One of Niccolò's students was Andrea Guarneri, who would start a new dynasty of violin builders. One of Andrea Guarneri's grandchildren, Giuseppe Guarneri, would, together with Antonio Stradivari - also a student of Niccolò Amati -, become Cremona's most important violin builders. They would give the city the tools to become the international center of violin builders, which, to date, it still is. However, although world's best-known violin builders find their origin in Cremona, such as the mentioned Amati, Guarneri and world-famous Stradivari, during the 18th century several important violin builders passed away with nobody to fill in the gap. Still keeping up with tradition, the city lacked any major violin builder and it was not until 1938 that it was actively decided to do something about this. An international violin builders' school was founded, seated in the 15th century Pallazzo Raimondi.
Nowadays, spread all over Cremona, you can find hundreds of violin builders. In their ateliers they keep up a tradition that is over centuries old. Just by stepping in one of those ateliers you can see that the craftsmanship has stayed the same as it once was hundreds of years ago. Modern violin builders are building their violins by using the same tools as being on display in the Museo del violino, as well as exhibiting the same precision and patience the great masters has once done before them.
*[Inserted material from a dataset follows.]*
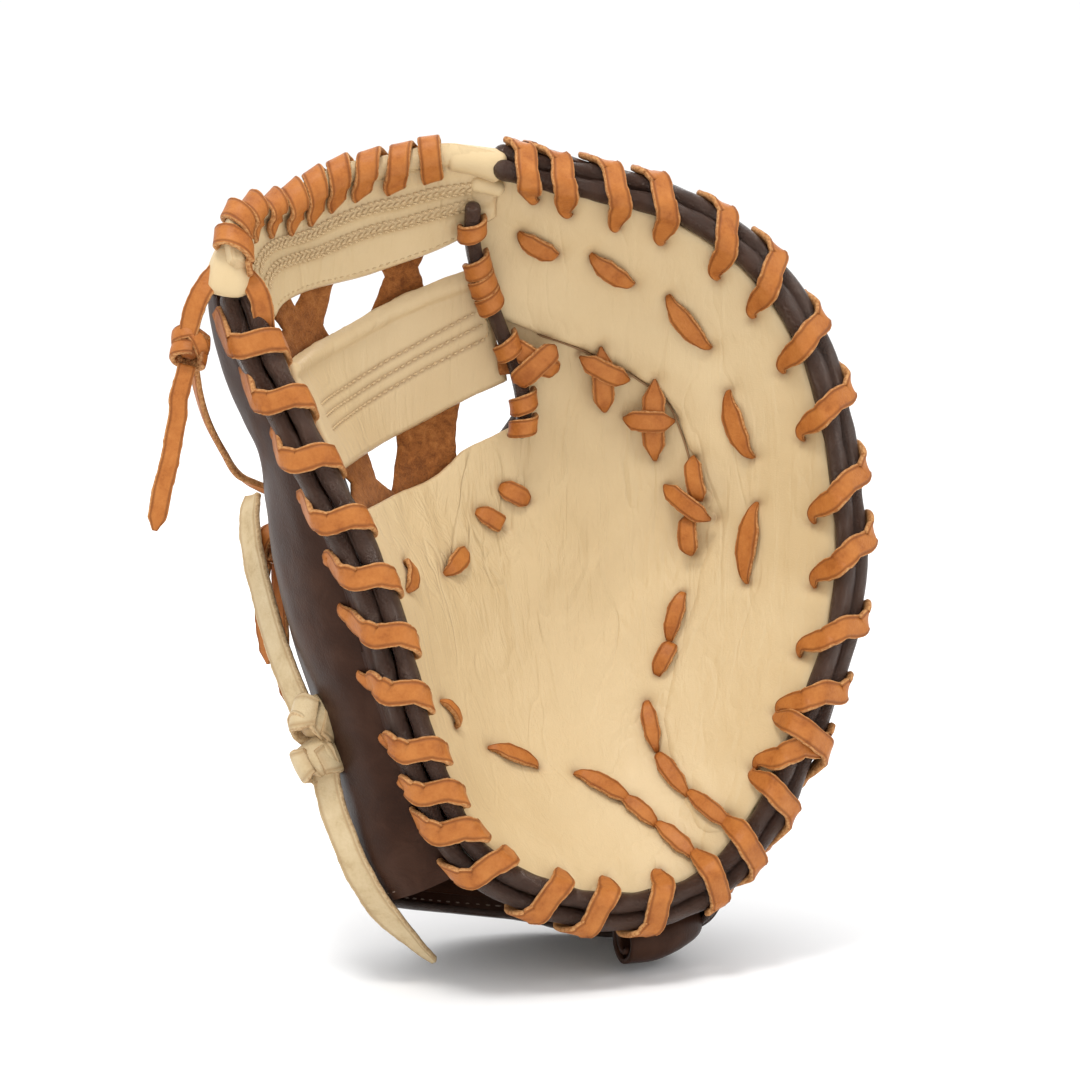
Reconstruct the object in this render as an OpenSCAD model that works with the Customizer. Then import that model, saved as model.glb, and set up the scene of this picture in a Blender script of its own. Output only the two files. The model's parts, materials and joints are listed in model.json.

Although the famous violin builders of long ago have put their mark on the city from a historic point of view as well as on the violin itself, the modern-day builders are looking for a way to put more emphasize on their violins. For that cause they have founded a consortium to get attention for the Cremona's violin. The consortium organizes many events in order to do so. From national and international courses, concerts, exhibitions, to congresses and festivals. It makes sure that the focus of the musical world, and especially that of the violin, stays on Cremona. A city with many hidden treasures, on which its musical tradition is only one.